ARLINGTON, Va. — The U.S. Navy has deployed the W76-2 low-yield nuclear warhead in the Trident submarine-launched ballistic missile, the Defense Department confirmed Feb. 4.
The deployment was reported in an article posted Jan. 29 on the website of the Federation of American Scientists (FAS) by William M. Arkin and Hans M. Kristensen and has been confirmed by John Rood, undersecretary of defense for policy.
“The Navy has fielded the W76-2 low-yield submarine-launched ballistic missile warhead,” Rood said in the statement.
“In the 2018 Nuclear Posture Review, the department identified the requirement to ‘modify a small number of submarine-launched ballistic missile warheads’ to address the conclusion that potential adversaries, like Russia, believe that employment of low-yield nuclear weapons will give them an advantage over the United States and its allies and partners.

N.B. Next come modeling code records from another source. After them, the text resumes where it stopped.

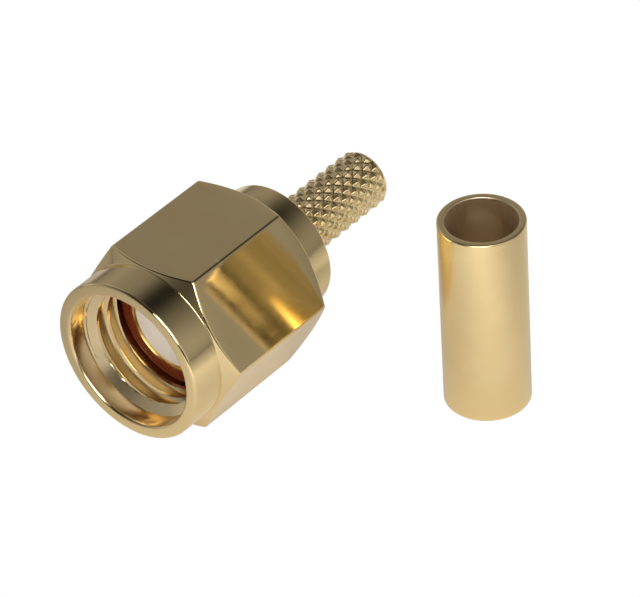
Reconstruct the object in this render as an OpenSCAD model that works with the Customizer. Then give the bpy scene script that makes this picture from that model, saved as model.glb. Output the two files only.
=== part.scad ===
// Miniature coaxial plug of the threaded type, crimp version for thin cable,
// lying on one flat of its coupling nut, with its loose crimp ferrule standing beside it.
// Millimetres. +Z is up, the mating mouth faces -Y, and the origin is the middle of the
// footprint on the surface that the plug lies on.
// "Depth" below is measured along the plug's axis, from the mouth of the nut towards the cable.

/* [Coupling nut] */
// Width across the flats of the hexagon
hex_af = 8; // [7.9:0.05:8.2]
// Overall length of the nut
nut_len = 8.45; // [8.3:0.05:8.6]
// Diameter of the round nose in front of the hexagon
nose_d = 7.78; // [7.6:0.02:7.9]
// Depth at which the nose ends and the front chamfer starts
nose_len = 1.73; // [1.6:0.05:1.9]
// Radius on the outer edge of the nose
nose_round = 0.2; // [0.1:0.02:0.3]
// Diameter of the clearance bore in the mouth
mouth_d = 6.56; // [6.5:0.02:6.7]
// Depth of the clearance bore
mouth_depth = 0.93; // [0.8:0.05:1]
// Minor diameter of the thread, 1/4-36 UNS
thread_minor_d = 5.62; // [5.58:0.02:5.7]
// Depth at which the full thread starts
thread_start = 1.2; // [1.15:0.05:1.3]
// Depth at which the thread ends in its relief
thread_end = 2.67; // [2.5:0.01:2.8]
// Diameter of the relief, which clears the mating thread
relief_d = 6.5; // [6.4:0.05:6.6]

/* [Connector body] */
// Depth of the reference plane, which is the front edge of the outer contact
ref_depth = 2.97; // [2.9:0.01:3.05]
// Outer diameter of the outer contact sleeve
sleeve_od = 4.59; // [4.56:0.01:4.6]
// Inner diameter of the outer contact sleeve
sleeve_id = 4.13; // [4.1:0.01:4.17]
// Depth of the shoulder that the gasket seats on
shoulder_depth = 5.6; // [5.5:0.05:5.7]
// Diameter of the barrel, which is the nut's journal and the collar behind it
barrel_d = 6.14; // [6.1:0.01:6.16]
// Depth at which the collar ends
collar_depth = 10.38; // [10.2:0.02:10.6]
// Diameter over the knurls of the crimp stem
stem_d = 2.82; // [2.7:0.02:2.9]
// Depth at which the crimp stem ends
stem_depth = 16.74; // [16.2:0.02:17]
// Bore of the stem for the cable's dielectric
cable_bore_d = 1.7; // [1.6:0.05:1.8]

/* [Running fits] */
// Radial clearance between nut and barrel
nut_play = 0.06; // [0.04:0.01:0.08]
// Axial play of the lock ring in the grooves, each way
ring_play = 0.07; // [0.05:0.01:0.1]

/* [Gasket] */
// Outer diameter of the gasket
gasket_od = 6.14; // [6:0.02:6.16]
// Thickness of the gasket along the axis
gasket_t = 0.9; // [0.8:0.05:1]
// Depth of the gasket's front face as it sits
gasket_depth = 3.1; // [3.05:0.05:3.3]

/* [Centre line] */
// Outer diameter of the centre contact
contact_d = 1.27; // [1.25:0.01:1.29]
// Socket in the front of the centre contact
socket_d = 0.94; // [0.92:0.01:0.96]
// Hole in the rear of the centre contact for the cable's conductor
conductor_d = 0.54; // [0.5:0.02:0.58]

/* [Ferrule] */
// Outer diameter of the crimp ferrule
ferrule_od = 3.88; // [3.8:0.02:4]
// Inner diameter of the crimp ferrule
ferrule_id = 3.22; // [3.2:0.02:3.3]
// Length of the crimp ferrule
ferrule_len = 9.52; // [9.3:0.02:9.6]
// Distance of the standing ferrule beside the plug's axis
ferrule_side = 10.98; // [9:0.02:12]
// Distance of the standing ferrule behind the nut's mouth
ferrule_back = 11.17; // [10:0.01:12]

/* [Hidden] */
$fn = 96;
gold = [0.83, 0.66, 0.36];
hex_r = hex_af / sqrt(3);
// frame: the middle of the footprint is the origin
half_x = (hex_r + ferrule_side + ferrule_od / 2) / 2;
plug_x = hex_r - half_x;
plug_y = -stem_depth / 2;
// nut
journal_d = barrel_d + 2 * nut_play;
journal_start = 5.75;
nut_groove_d = 7.02;
front_slope = 1.676;   // front chamfer, radius gained for each mm of depth
back_slope = 1.55;     // back chamfer
back_r = 3.92;         // radius of the flat ring on the back face
// lock ring and its grooves
ring_t = 0.5;
ring_mid = 6.95;
ring_id = 5.5;
ring_od = 6.84;
ring_gap = 1.4;
groove_w = ring_t + 2 * ring_play;
body_groove_d = 5.3;
// body
insulator_end = 8.6;
chamber_end = 9.9;
chamber_d = 2.4;
collar_round = 0.14;
stem_round = 0.42;
// centre line
insulator_front = ref_depth + 0.03;
contact_front = insulator_front + 0.02;
contact_shoulder_end = 8.3;
contact_tail_end = 9.8;
contact_tail_d = 1.1;
barb_d = 1.56;
barb_start = 6.05;
barb_end = 6.45;
socket_end = 5.6;
slot_end = 5.2;
slot_w = 0.12;

// points of an arc, for turned profiles
function arc(cx, cy, r, a0, a1, n = 6) =
    [for (i = [0 : n]) let (a = a0 + (a1 - a0) * i / n) [cx + r * cos(a), cy + r * sin(a)]];

// lays a piece that is turned about +Z onto the plug's axis: depth runs along +Y
module on_axis() {
    translate([plug_x, plug_y, hex_af / 2]) rotate([-90, 0, 0]) children();
}

// a plain bore from depth a to depth b
module bore(d, a, b) {
    translate([0, 0, a]) cylinder(h = b - a, d = d);
}

// a tapered cut from diameter d1 at depth a to diameter d2 at depth b
module taper(d1, a, d2, b) {
    translate([0, 0, a]) cylinder(h = b - a, d1 = d1, d2 = d2);
}

module coupling_nut() {
    color(gold) on_axis() difference() {
        intersection() {
            cylinder(h = nut_len, r = hex_r, $fn = 6);
            rotate_extrude() polygon(concat(
                [[0, 0]],
                arc(nose_d / 2 - nose_round, nose_round, nose_round, -90, 0),
                [[nose_d / 2, nose_len],
                 [nose_d / 2 + 1.2, nose_len + 1.2 / front_slope],
                 [nose_d / 2 + 1.2, nut_len - (nose_d / 2 + 1.2 - back_r) / back_slope],
                 [back_r, nut_len],
                 [0, nut_len]]));
        }
        // clearance bore with a rounded lip
        rotate_extrude() polygon(concat(
            [[0, -1], [mouth_d / 2 + 0.12, -1]],
            [for (p = arc(mouth_d / 2 + 0.12, 0.12, 0.12, 270, 180)) p],
            [[0, 0.12]]));
        bore(mouth_d, 0.1, mouth_depth);
        taper(mouth_d, mouth_depth, thread_minor_d, thread_start);
        bore(thread_minor_d, thread_start - 0.1, thread_end + 0.1);
        bore(relief_d, thread_end, journal_start);
        bore(journal_d, journal_start - 0.1, nut_len + 1);
        bore(nut_groove_d, ring_mid - groove_w / 2, ring_mid + groove_w / 2);
        taper(journal_d, nut_len - 0.12, journal_d + 0.26, nut_len + 0.01);
    }
}

// open spring ring, half in the nut's groove and half in the barrel's
module lock_ring() {
    color([0.80, 0.64, 0.38]) on_axis() difference() {
        translate([0, 0, ring_mid - ring_t / 2]) cylinder(h = ring_t, d = ring_od);
        bore(ring_id, ring_mid - ring_t, ring_mid + ring_t);
        translate([0, -ring_gap / 2, ring_mid - ring_t]) cube([ring_od, ring_gap, 2 * ring_t]);
    }
}

module gasket() {
    gi = sleeve_od / 2 + 0.015;
    go = gasket_od / 2;
    g0 = gasket_depth;
    g1 = gasket_depth + gasket_t;
    color([0.50, 0.17, 0.10]) on_axis() rotate_extrude() polygon(concat(
        [[gi, g0 + 0.05], [gi + 0.05, g0]],
        arc(go - 0.14, g0 + 0.14, 0.14, -90, 0, 4),
        arc(go - 0.1, g1 - 0.1, 0.1, 0, 90, 3),
        [[gi, g1]]));
}

// outer contact, barrel, collar and crimp stem turned in one piece
module connector_body() {
    color(gold) on_axis() difference() {
        union() {
            rotate_extrude() polygon(
                [[0, ref_depth], [sleeve_od / 2 - 0.07, ref_depth],
                 [sleeve_od / 2, ref_depth + 0.07],
                 [sleeve_od / 2, shoulder_depth + 0.1], [0, shoulder_depth + 0.1]]);
            rotate_extrude() polygon(concat(
                [[0, shoulder_depth], [barrel_d / 2 - 0.1, shoulder_depth],
                 [barrel_d / 2, shoulder_depth + 0.1]],
                arc(barrel_d / 2 - collar_round, collar_depth - collar_round, collar_round, 0, 90),
                [[0, collar_depth]]));
            rotate_extrude() polygon(concat(
                [[0, collar_depth - 0.2], [stem_d / 2, collar_depth - 0.2]],
                arc(stem_d / 2 - stem_round, stem_depth - stem_round, stem_round, 0, 90),
                [[0, stem_depth]]));
        }
        bore(sleeve_id, ref_depth - 1, insulator_end);
        taper(sleeve_id + 0.14, ref_depth - 0.01, sleeve_id, ref_depth + 0.06);
        bore(chamber_d, insulator_end - 0.1, chamber_end);
        bore(cable_bore_d, chamber_end - 0.1, stem_depth + 1);
        taper(cable_bore_d, stem_depth - 0.14, cable_bore_d + 0.3, stem_depth + 0.01);
        // groove for the lock ring
        difference() {
            bore(barrel_d + 1, ring_mid - groove_w / 2, ring_mid + groove_w / 2);
            bore(body_groove_d, ring_mid - 1, ring_mid + 1);
        }
    }
}

module insulator() {
    color([0.93, 0.91, 0.88]) on_axis() difference() {
        bore(sleeve_id - 0.02, insulator_front, insulator_end - 0.02);
        bore(contact_d + 0.02, insulator_front - 1, insulator_end + 1);
        bore(barb_d + 0.02, barb_start - 0.02, barb_end + 0.02);
    }
}

// slotted socket in front, barb that locks it in the insulator, crimp barrel behind
module center_contact() {
    color(gold) on_axis() difference() {
        union() {
            bore(contact_d, contact_front, contact_shoulder_end);
            taper(contact_d, barb_start, barb_d, barb_end);
            bore(contact_tail_d, contact_shoulder_end - 0.1, contact_tail_end);
        }
        bore(socket_d, contact_front - 1, socket_end);
        taper(socket_d + 0.16, contact_front - 0.01, socket_d, contact_front + 0.1);
        bore(conductor_d, contact_shoulder_end - 0.4, contact_tail_end + 1);
        for (a = [45, 135])
            rotate([0, 0, a]) translate([-contact_d, -slot_w / 2, contact_front - 1])
                cube([2 * contact_d, slot_w, slot_end - contact_front + 1]);
    }
}

// loose tube that is crimped over the cable's braid on the stem; stands on its end
module crimp_ferrule() {
    color([0.85, 0.69, 0.42]) translate([plug_x + ferrule_side, plug_y + ferrule_back, 0])
        difference() {
            rotate_extrude() polygon(concat(
                [[0, 0]],
                arc(ferrule_od / 2 - 0.08, 0.08, 0.08, -90, 0, 3),
                arc(ferrule_od / 2 - 0.12, ferrule_len - 0.12, 0.12, 0, 90, 4),
                [[0, ferrule_len]]));
            bore(ferrule_id, -1, ferrule_len + 1);
            taper(ferrule_id + 0.1, -0.01, ferrule_id, 0.05);
            taper(ferrule_id, ferrule_len - 0.08, ferrule_id + 0.16, ferrule_len + 0.01);
        }
}

coupling_nut();
lock_ring();
gasket();
connector_body();
insulator();
center_contact();
crimp_ferrule();
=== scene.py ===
# Looks of the miniature threaded coaxial plug and its loose crimp ferrule.
import math

import bmesh
import bpy
import numpy as np
from mathutils import Matrix, Vector


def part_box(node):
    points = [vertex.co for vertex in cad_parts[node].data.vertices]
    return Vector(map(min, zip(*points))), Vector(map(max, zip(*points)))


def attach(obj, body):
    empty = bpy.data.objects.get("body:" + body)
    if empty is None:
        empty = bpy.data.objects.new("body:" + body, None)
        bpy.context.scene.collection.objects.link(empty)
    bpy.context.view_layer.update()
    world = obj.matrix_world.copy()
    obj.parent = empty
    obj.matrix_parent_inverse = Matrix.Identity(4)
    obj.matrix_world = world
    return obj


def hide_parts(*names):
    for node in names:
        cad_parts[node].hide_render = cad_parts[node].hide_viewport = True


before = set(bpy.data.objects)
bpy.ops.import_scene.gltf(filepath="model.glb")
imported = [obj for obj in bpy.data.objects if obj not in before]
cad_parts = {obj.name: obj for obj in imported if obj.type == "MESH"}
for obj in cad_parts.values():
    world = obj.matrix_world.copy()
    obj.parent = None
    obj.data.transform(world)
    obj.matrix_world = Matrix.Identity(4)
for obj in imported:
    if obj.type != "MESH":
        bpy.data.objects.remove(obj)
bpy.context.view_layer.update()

MM = 0.001

# ---------------------------------------------------------------- places taken from the CAD
nut_lo, nut_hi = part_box("coupling_nut")
PX = (nut_lo.x + nut_hi.x) / 2 / MM          # plug axis
PZ = (nut_lo.z + nut_hi.z) / 2 / MM
PY = nut_lo.y / MM                           # mouth of the nut, depth 0
fer_lo, fer_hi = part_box("crimp_ferrule")
FX = (fer_lo.x + fer_hi.x) / 2 / MM
FY = (fer_lo.y + fer_hi.y) / 2 / MM
FER_R = (fer_hi.x - fer_lo.x) / 2 / MM
FER_L = fer_hi.z / MM
HEX = (nut_hi.z - nut_lo.z) / 2 / MM         # half the width across flats
NUT_L = (nut_hi.y - nut_lo.y) / MM


# ---------------------------------------------------------------- mesh helpers
def on_plug(s, r, t):
    """depth s, radius r, angle t (0 = +X, 90 = up) to the row frame, millimetres"""
    return np.stack([PX + r * np.cos(t), PY + s, PZ + r * np.sin(t)], -1)


def on_ferrule(s, r, t):
    return np.stack([FX + r * np.cos(t), FY + r * np.sin(t), s], -1)


def fillet(pts, radii, n=5, closed=True):
    """Rounds the corners of a polyline of (s, r) points; radii of 0 keep a corner."""
    pts = [np.array(p, float) for p in pts]
    out = []
    m = len(pts)
    for i in range(m):
        a, b, c = pts[i - 1], pts[i], pts[(i + 1) % m]
        rad = radii[i]
        if rad <= 0 or (not closed and i in (0, m - 1)):
            out.append(b)
            continue
        u, v = a - b, c - b
        lu, lv = np.linalg.norm(u), np.linalg.norm(v)
        u, v = u / lu, v / lv
        ang = math.acos(float(np.clip(u @ v, -1, 1)))
        if ang > math.pi - 0.02:
            out.append(b)
            continue
        d = min(rad / math.tan(ang / 2), 0.48 * lu, 0.48 * lv)
        rr = d * math.tan(ang / 2)
        w = (u + v) / np.linalg.norm(u + v)
        centre = b + w * (rr / math.sin(ang / 2))
        p0, p1 = b + u * d, b + v * d
        a0 = math.atan2(*(p0 - centre)[::-1])
        a1 = math.atan2(*(p1 - centre)[::-1])
        da = (a1 - a0 + math.pi) % (2 * math.pi) - math.pi
        for k in range(n + 1):
            q = a0 + da * k / n
            out.append(centre + rr * np.array([math.cos(q), math.sin(q)]))
    return np.array(out)


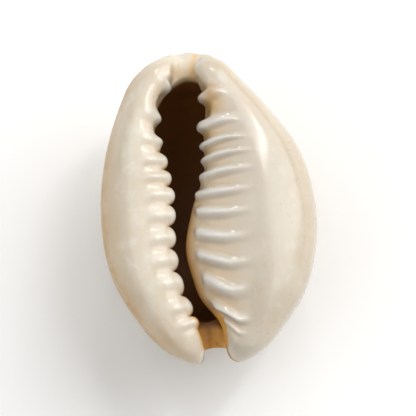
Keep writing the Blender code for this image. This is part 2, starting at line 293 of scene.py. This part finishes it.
# How far forward the ridges of each lip are turned, by the distance along the shell, and how
# strongly that shows at each place round the section.
OUTER_FAN = (
    (-11, 0), (-8.3, -0.25), (-5.3, -0.22), (-2.3, -0.12), (0.7, 0),
    (3, 0.03), (4.4, 0.27), (6, 0.5), (8, 0.68), (11, 0),
)
BROAD_FAN = (
    (-11, 0), (-9.6, -0.38), (-8.5, -0.58), (-7.3, -0.76), (-5.2, -0.73), (-3.6, -0.55),
    (-0.7, -0.17), (2, 0.12), (6, 0.17), (11, 0),
)
BROAD_SHIFT = (
    (-11, 0), (-8.3, -0.3), (-6.8, -0.3), (-5.2, 0), (-3, 0.08), (-0.7, -0.02),
    (0.7, -0.22), (3, -0.25), (5.8, -0.5), (7.8, -0.25), (11, 0),
)
OUTER_REACH = (
    (0, 1), (1, 1.4), (2, 2.1), (2.7, 2.4), (3.6, 1.5), (4.8, 0.2), (6, 0),
    (21, 0), (23, 0.05), (24.5, 0.35), (25.7, 0.7), (27, 1),
)
BROAD_REACH = ((12, 0), (14.2, 2.1), (15, 1.9), (16, 0.5), (17, 0))
SHIFT_REACH = ((12, 0), (14, 1), (20, 1), (22, 0))


def rows():
    """Distances along Y and the tooth count there: whole numbers are the crests of the teeth.
    Past the last tooth the rows crowd toward each end as 1 - cos."""
    count = np.arange(0, LAST_TOOTH * ROWS_PER_TOOTH + 1) / ROWS_PER_TOOTH
    middle = np.interp(count, np.arange(len(TEETH)), TEETH)
    closing = 1 - np.cos(np.linspace(0, np.pi / 2, ROWS_PER_END, endpoint=False))
    back = -HALF_LENGTH + (TEETH[0] + HALF_LENGTH) * closing
    front = HALF_LENGTH - (HALF_LENGTH - TEETH[-1]) * closing[::-1]
    before = (back - TEETH[0]) / END_PITCH
    after = (front - TEETH[-1]) / END_PITCH + LAST_TOOTH
    return np.concatenate([back, middle, front]), np.concatenate([before, count, after])


def past_outer_edge(place):
    """The place counted from the edge of the outer lip, below 0 on the inner side of that lip."""
    return np.where(place > FLOOR_MIDDLE, place - TURN, place)


def tooth_wave(tooth):
    """A raised cosine along the mouth: 1 on the crest of each tooth and 0 midway between."""
    return 0.5 + 0.5 * np.cos(2 * np.pi * tooth)


def tooth_fades(y, tooth, place):
    """How strongly the teeth show on the outer and on the broad lip, from 0 to 1: each fades
    away from the mouth, just inside its edge, and past the last tooth at both ends. The ridges
    of the broad lip stop short of its edge behind and run right over it in front."""
    toothed = 1 - ramp(LAST_TOOTH + 0.05, LAST_TOOTH + 0.7, tooth)
    past_edge = past_outer_edge(place)
    outer = (1 - 0.7 * ramp(0.05, 0.85, past_edge)) * (1 - ramp(1.3, 2.5, past_edge))
    outer = outer * ramp(-0.9, -0.2, past_edge) * ramp(-0.7, 0.0, tooth)
    forward = ramp(-1.5, 2.0, y)
    stop = 16.05 + 0.65 * forward
    broad = ramp(14.4, 15.3, place) * (1 - ramp(0, 0.35 + 0.4 * forward, place - stop))
    broad = broad * ramp(-0.6, 0.9, tooth)
    return toothed * outer, toothed * broad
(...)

“This supplemental capability strengthens deterrence and provides the United States a prompt, more survivable low-yield strategic weapon; supports our commitment to extended deterrence; and demonstrates to potential adversaries that there is no advantage to limited nuclear employment because the United States can credibly and decisively respond to any threat scenario.”
The FAS article claimed that the W76-2 is believed to have been deployed in late 2019 on the USS Tennessee, an Ohio-class ballistic-missile submarine based at Naval Submarine Base Kings Bay, Georgia. FAS said the W76-2 has a nuclear yield equivalent of five kilotons of explosives, compared with 90 kilotons for the W76-1 warhead and 455 kilotons of the W88 warhead.
The low-yield warhead became a point of dispute between Democrats and Republicans in the Congress, with Democrats opposing the deployment, voiced by House Armed Services Committee Chairman Adam Smith (D-Wash). In the fiscal 2020 National Defense Authorization Act passed into law in December, the warhead survived conference committee negotiations and was approved for deployment.